Well, I didn’t try solving the problem yet but it seems logs work for f(xy) = f(x) + f(y)

We only had 11 complete solutions and around 10 students who got six points. It seems that it was in the harder side of a medium problem.

R8kt wrote: Well, I didn’t try solving the problem yet but it seems logs work for f(xy) = f(x) + f(y) You're right.
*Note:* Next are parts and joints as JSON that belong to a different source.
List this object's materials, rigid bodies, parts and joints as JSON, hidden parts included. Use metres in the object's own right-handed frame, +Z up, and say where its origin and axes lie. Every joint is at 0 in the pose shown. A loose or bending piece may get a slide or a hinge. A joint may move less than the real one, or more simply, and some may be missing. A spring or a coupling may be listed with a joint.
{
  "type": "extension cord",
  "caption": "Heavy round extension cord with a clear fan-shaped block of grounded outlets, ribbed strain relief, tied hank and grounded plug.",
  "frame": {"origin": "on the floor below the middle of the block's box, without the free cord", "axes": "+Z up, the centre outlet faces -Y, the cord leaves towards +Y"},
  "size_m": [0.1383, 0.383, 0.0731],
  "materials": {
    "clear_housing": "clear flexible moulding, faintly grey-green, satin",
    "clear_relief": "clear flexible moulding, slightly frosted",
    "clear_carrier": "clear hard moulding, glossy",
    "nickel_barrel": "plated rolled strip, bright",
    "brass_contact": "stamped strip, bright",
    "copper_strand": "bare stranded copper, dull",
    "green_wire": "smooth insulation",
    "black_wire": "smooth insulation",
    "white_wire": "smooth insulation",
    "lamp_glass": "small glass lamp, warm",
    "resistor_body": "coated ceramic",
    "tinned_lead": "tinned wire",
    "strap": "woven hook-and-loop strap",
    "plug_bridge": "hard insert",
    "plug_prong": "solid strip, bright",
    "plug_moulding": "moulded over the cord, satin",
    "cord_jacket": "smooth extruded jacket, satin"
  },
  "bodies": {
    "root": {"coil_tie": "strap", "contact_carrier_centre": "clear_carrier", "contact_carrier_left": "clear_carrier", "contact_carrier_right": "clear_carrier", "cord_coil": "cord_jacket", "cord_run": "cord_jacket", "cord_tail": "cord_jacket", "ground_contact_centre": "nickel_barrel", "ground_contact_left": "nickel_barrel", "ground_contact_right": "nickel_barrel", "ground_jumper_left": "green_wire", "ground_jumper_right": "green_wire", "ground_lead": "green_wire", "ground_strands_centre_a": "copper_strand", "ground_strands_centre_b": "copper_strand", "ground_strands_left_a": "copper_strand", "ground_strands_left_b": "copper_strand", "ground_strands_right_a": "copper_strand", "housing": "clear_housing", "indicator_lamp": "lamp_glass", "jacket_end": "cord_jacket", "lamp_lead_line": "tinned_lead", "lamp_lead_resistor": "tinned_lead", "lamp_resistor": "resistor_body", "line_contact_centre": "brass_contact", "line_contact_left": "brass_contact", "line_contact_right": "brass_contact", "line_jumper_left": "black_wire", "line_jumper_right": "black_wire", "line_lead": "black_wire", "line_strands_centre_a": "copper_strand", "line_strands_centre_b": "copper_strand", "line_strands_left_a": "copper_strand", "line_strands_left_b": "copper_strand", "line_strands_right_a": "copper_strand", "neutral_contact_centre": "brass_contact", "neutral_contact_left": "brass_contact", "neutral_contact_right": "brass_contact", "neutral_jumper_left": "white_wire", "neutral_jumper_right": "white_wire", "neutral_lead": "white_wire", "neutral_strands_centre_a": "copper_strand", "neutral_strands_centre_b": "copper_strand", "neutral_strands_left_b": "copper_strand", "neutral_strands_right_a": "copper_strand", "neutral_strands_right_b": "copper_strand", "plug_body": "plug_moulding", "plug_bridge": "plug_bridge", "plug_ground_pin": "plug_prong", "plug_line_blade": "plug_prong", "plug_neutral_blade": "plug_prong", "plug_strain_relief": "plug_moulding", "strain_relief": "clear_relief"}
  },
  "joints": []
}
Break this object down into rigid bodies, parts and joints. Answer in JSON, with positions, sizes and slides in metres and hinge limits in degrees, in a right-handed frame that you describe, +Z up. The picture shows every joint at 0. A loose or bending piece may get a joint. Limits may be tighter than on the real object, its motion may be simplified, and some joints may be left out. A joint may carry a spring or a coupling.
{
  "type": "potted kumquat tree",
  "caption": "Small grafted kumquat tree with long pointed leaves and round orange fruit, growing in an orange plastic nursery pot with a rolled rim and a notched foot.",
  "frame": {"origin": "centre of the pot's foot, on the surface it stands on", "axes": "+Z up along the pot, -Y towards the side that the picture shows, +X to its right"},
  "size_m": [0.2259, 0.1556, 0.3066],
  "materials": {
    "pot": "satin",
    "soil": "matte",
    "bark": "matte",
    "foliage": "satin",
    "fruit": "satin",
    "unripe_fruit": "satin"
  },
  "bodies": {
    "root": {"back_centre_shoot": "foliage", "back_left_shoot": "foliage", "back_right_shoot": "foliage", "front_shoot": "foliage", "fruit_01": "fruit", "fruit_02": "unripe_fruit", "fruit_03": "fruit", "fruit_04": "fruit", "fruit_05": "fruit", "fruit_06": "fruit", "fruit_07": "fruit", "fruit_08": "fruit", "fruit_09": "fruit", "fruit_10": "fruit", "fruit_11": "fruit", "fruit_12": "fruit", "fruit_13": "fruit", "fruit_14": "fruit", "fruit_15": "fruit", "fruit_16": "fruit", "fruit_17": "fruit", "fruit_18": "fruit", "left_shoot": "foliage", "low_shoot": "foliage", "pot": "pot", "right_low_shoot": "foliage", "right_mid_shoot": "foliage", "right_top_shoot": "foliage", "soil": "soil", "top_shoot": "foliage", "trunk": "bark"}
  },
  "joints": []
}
The above solution needs fixing.

R8kt wrote: Well, I didn’t try solving the problem yet but it seems logs work for f(xy) = f(x) + f(y) gvole wrote: R8kt wrote: Well, I didn’t try solving the problem yet but it seems logs work for f(xy) = f(x) + f(y) You're right. The above solution needs fixing. Should be fixed now Fixed @below

math_comb01 wrote: $P(x,y)=axy+bx+cy$ But where is the constant term?

math_comb01 wrote: Nice Problem! Let $Q(x,y)$ denote the assertion that $$P(f(x),f(y))=f(xy)$$We notice by varying $x,y$ to get if $x>x_0$ then $P(f(x),f(y_0))>P(f(x_0),f(y_0))$, and similar for $y$. Claim 1:$f$ is continuous.
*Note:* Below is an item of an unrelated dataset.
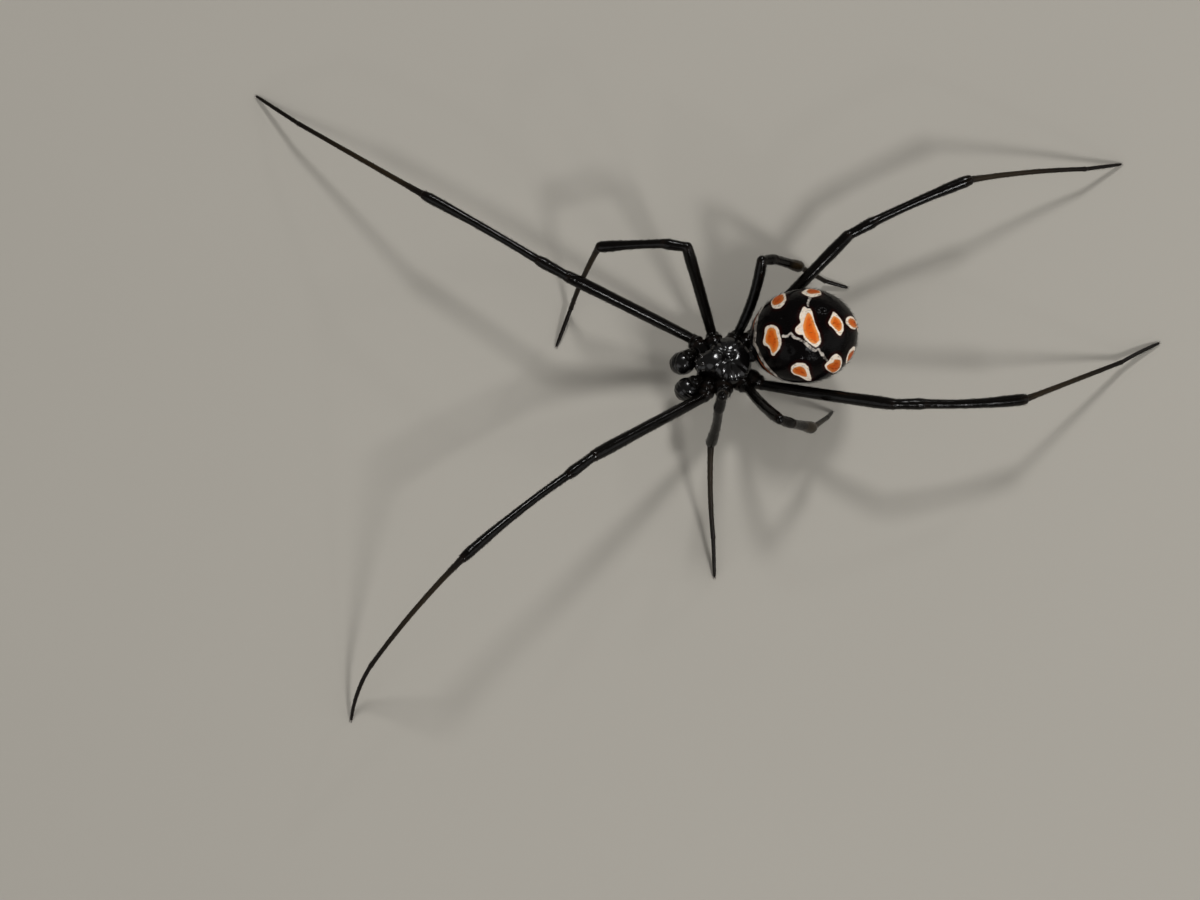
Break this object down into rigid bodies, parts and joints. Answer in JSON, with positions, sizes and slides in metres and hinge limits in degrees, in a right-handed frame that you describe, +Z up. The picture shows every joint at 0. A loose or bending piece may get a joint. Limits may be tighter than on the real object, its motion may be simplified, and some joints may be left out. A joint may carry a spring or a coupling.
{
  "type": "male black widow spider",
  "caption": "Life-size still model of a male black widow spider standing on long outstretched legs, with a globular spotted abdomen and swollen palps.",
  "frame": {"origin": "on the floor, under the middle of the spider's bounding box", "axes": "+Z up from the floor, +Y from the head towards the tail, +X towards the spider's left side"},
  "size_m": [0.0274, 0.0382, 0.0068],
  "materials": {
    "shell": "glossy black cuticle of the head and thorax, finely granular",
    "hide": "glossy black abdomen with orange-red spots ringed in white, finely haired",
    "limb": "glossy black legs with short dark bristles",
    "shin": "thin outer leg segments, black-brown and slightly translucent",
    "eye": "wet black eye"
  },
  "bodies": {
    "root": {"carapace": "shell", "sternum": "shell", "eye_front_middle_left": "eye", "eye_front_middle_right": "eye", "eye_front_side_left": "eye", "eye_front_side_right": "eye", "eye_rear_middle_left": "eye", "eye_rear_middle_right": "eye", "eye_rear_side_left": "eye", "eye_rear_side_right": "eye", "chelicera_left": "shell", "palp_left": "limb", "palp_bulb_left": "hide", "chelicera_right": "shell", "palp_right": "limb", "palp_bulb_right": "hide", "pedicel": "shell", "abdomen": "hide", "spinnerets": "hide", "leg1_right_femur": "limb", "leg1_right_patella": "limb", "leg1_right_tibia": "limb", "leg1_right_metatarsus": "shin", "leg1_right_tarsus": "shin", "leg1_left_femur": "limb", "leg1_left_patella": "limb", "leg1_left_tibia": "limb", "leg1_left_metatarsus": "shin", "leg1_left_tarsus": "shin", "leg2_right_femur": "limb", "leg2_right_patella": "limb", "leg2_right_tibia": "limb", "leg2_right_metatarsus": "shin", "leg2_right_tarsus": "shin", "leg2_left_femur": "limb", "leg2_left_patella": "limb", "leg2_left_tibia": "limb", "leg2_left_metatarsus": "shin", "leg2_left_tarsus": "shin", "leg3_right_femur": "limb", "leg3_right_patella": "limb", "leg3_right_tibia": "limb", "leg3_right_metatarsus": "shin", "leg3_right_tarsus": "shin", "leg3_left_femur": "limb", "leg3_left_patella": "limb", "leg3_left_tibia": "limb", "leg3_left_metatarsus": "shin", "leg3_left_tarsus": "shin", "leg4_right_femur": "limb", "leg4_right_patella": "limb", "leg4_right_tibia": "limb", "leg4_right_metatarsus": "shin", "leg4_right_tarsus": "shin", "leg4_left_femur": "limb", "leg4_left_patella": "limb", "leg4_left_tibia": "limb", "leg4_left_metatarsus": "shin", "leg4_left_tarsus": "shin"}
  },
  "joints": []
}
Claim 2: $f$ is unbounded.

Notice, $$P(f(x),P(f(y),f(z)))=P(f(x),f(yz))$$$$=f(xyz)=P(f(xy),f(z))=P(P(f(x),f(y)),f(z))$$Let $x^ay^b$ denote the leading term (largest degree) of $P$, so taking large inputs we must have $$f(x)^af(y)^{ab}f(z)^{b^2}\sim (f(x))^a(P(f(y),f(z)))^b $$$$\sim (f(z))^b(P(f(x),f(y)))^a \sim f(z)^bf(x)^{a^2}f(y)^{ab}$$which can be true only when $P$ is multilinear in all variables, now assume $P(x,y)=axy+bx+cy+d$ so we have $af(x)f(y)+bf(x)+cf(y)+d=f(xy)$ exchange $x,y$ to get $b=c$, and so assume $f(x)f(y)+b(f(x)+f(y))+d’=f(xy)$ by scaling, if $a=0$ we get $f(x) \equiv clog(x)$ by well known lemma, and if $b=0$ then $f(x) \equiv cx^k$ again by a well known lemma, so assume $b \neq 0$,then by $P(1,1),P(1,x)$ we get $f$ bounded contradiction! Still not correct...
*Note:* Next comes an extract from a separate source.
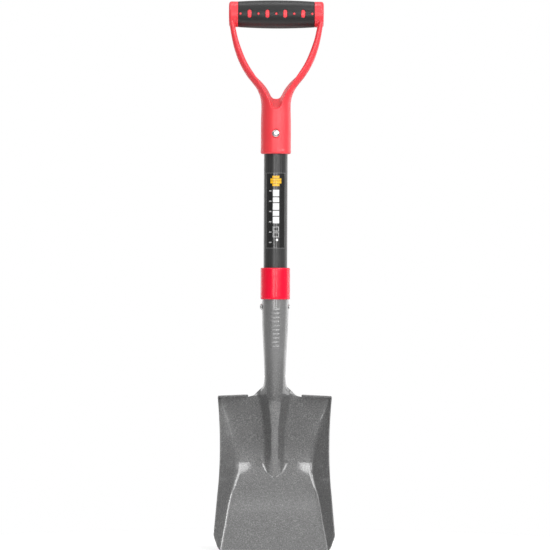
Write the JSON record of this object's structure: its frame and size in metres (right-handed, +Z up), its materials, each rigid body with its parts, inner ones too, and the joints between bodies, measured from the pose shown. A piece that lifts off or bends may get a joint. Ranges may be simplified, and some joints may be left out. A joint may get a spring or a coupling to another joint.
{
  "type": "d-handle square-mouth shovel",
  "caption": "Compact square-mouth digging shovel: dished steel blade with foot treads and rolled socket, fibreglass shaft, collar and moulded D-handle with a soft crossbar sleeve.",
  "frame": {"origin": "middle of the blade's cutting edge, in the middle of the sheet's thickness", "axes": "+Z up the shaft towards the grip, -Y to the front (load side of the blade), +X to the right seen from the front"},
  "size_m": [0.1548, 0.0426, 0.7],
  "materials": {
    "blade_coat": "silver-grey hammered powder coat on pressed steel",
    "shaft_fibreglass": "satin dark grey pultruded fibreglass",
    "plug_wood": "plain turned hardwood",
    "collar_red": "glossy red moulded plastic",
    "rivet_steel": "bright zinc-plated steel",
    "grip_red": "satin red moulded polypropylene",
    "grip_rubber": "fine-textured black soft overmould",
    "label_film": null
  },
  "bodies": {
    "root": {"blade": "blade_coat", "shaft_tube": "shaft_fibreglass", "socket_plug": "plug_wood", "shaft_top_plug": "plug_wood", "ferrule_collar": "collar_red", "socket_rivet": "rivet_steel", "grip_yoke": "grip_red", "grip_sleeve": "grip_rubber", "grip_rivet": "rivet_steel", "shaft_label": "label_film"}
  },
  "joints": []
}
gvole wrote: math_comb01 wrote: Nice Problem! Let $Q(x,y)$ denote the assertion that $$P(f(x),f(y))=f(xy)$$We notice by varying $x,y$ to get if $x>x_0$ then $P(f(x),f(y_0))>P(f(x_0),f(y_0))$, and similar for $y$. Claim 1:$f$ is continuous.

Claim 2: $f$ is unbounded.

Notice, $$P(f(x),P(f(y),f(z)))=P(f(x),f(yz))$$$$=f(xyz)=P(f(xy),f(z))=P(P(f(x),f(y)),f(z))$$Let $x^ay^b$ denote the leading term (largest degree) of $P$, so taking large inputs we must have $$f(x)^af(y)^{ab}f(z)^{b^2}\sim (f(x))^a(P(f(y),f(z)))^b $$$$\sim (f(z))^b(P(f(x),f(y)))^a \sim f(z)^bf(x)^{a^2}f(y)^{ab}$$which can be true only when $P$ is multilinear in all variables, now assume $P(x,y)=axy+bx+cy+d$ so we have $af(x)f(y)+bf(x)+cf(y)+d=f(xy)$ exchange $x,y$ to get $b=c$, and so assume $f(x)f(y)+b(f(x)+f(y))+d’=f(xy)$ by scaling, if $a=0$ we get $f(x) \equiv clog(x)$ by well known lemma, and if $b=0$ then $f(x) \equiv cx^k$ again by a well known lemma, so assume $b \neq 0$,then by $P(1,1),P(1,x)$ we get $f$ bounded contradiction! Still not correct... Fixed now, thanks.

You still don't have the correct solution set.